Under the contract, Lockheed Martin will produce 10 F-35A conventional takeoff and landing (CTOL) variants for the U.S. Air Force, 16 F-35B short takeoff/vertical landing variants for the U.S. Marine Corps, four F-35C carrier variants for the U.S. Navy and one F-35B for the United Kingdom. Additionally, the Netherlands has the option to procure one F-35A.
“We are focused on getting 5th generation fighter capability into the hands of U.S. and allied pilots as quickly and as cost-effectively as possible,” said Larry Lawson, Lockheed Martin executive vice president and F-35 program general manager.
The LRIP 4 order is in addition to 31 F-35s contracted under LRIPs 1-3, three of which already have exited Lockheed Martin’s mile-long factory in Fort Worth. Nineteen test aircraft also have rolled out. The U.S. and eight nations partnering in the project plan to acquire more than 3,100 F-35 fighters, and Israel recently announced plans to purchase the jet.

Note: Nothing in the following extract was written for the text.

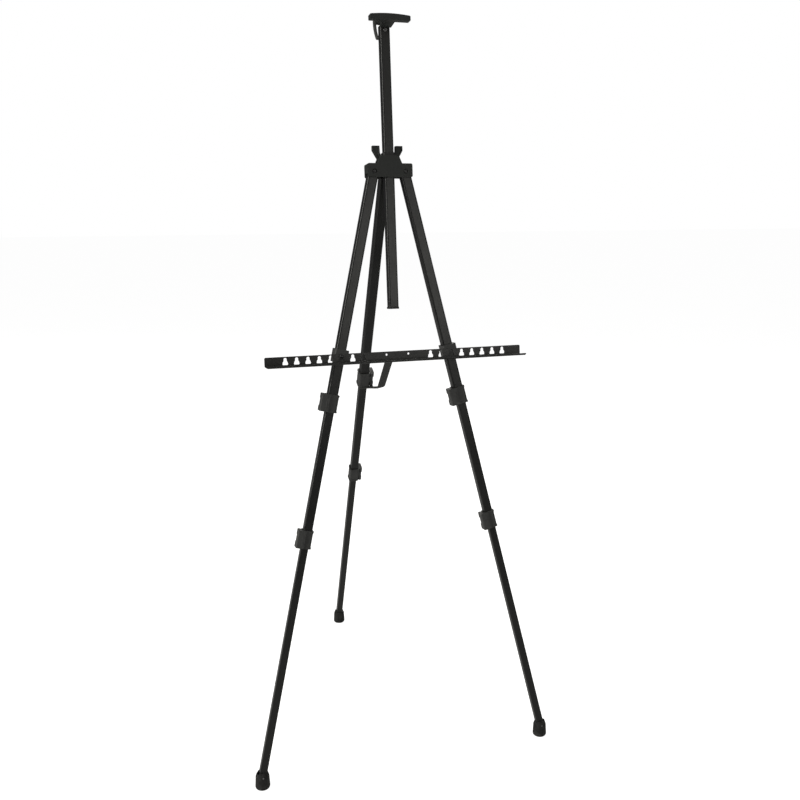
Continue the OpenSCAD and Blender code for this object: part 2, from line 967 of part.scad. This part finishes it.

The F-35 program has about 900 suppliers in 45 states, and directly and indirectly employs more than 127,000 people. Thousands more are employed in the F-35 partner countries, which have invested more than $4 billion in the project. Those countries are the United Kingdom, Italy, the Netherlands, Turkey, Canada, Australia, Denmark and Norway.
The F-35 is a supersonic, multi-role, 5th generation stealth fighter. Three F-35 variants are in production, each derived from a common design, developed together and using the same sustainment infrastructure worldwide.
Lockheed Martin is developing the F-35 with its principal industrial partners, Northrop Grumman and BAE Systems.
Headquartered in Bethesda, Md., Lockheed Martin is a global security company that employs about 133,000 people worldwide and is principally engaged in the research, design, development, manufacture, integration and sustainment of advanced technology systems, products and services. The Corporation’s 2009 sales from continuing operations were $44.0 billion.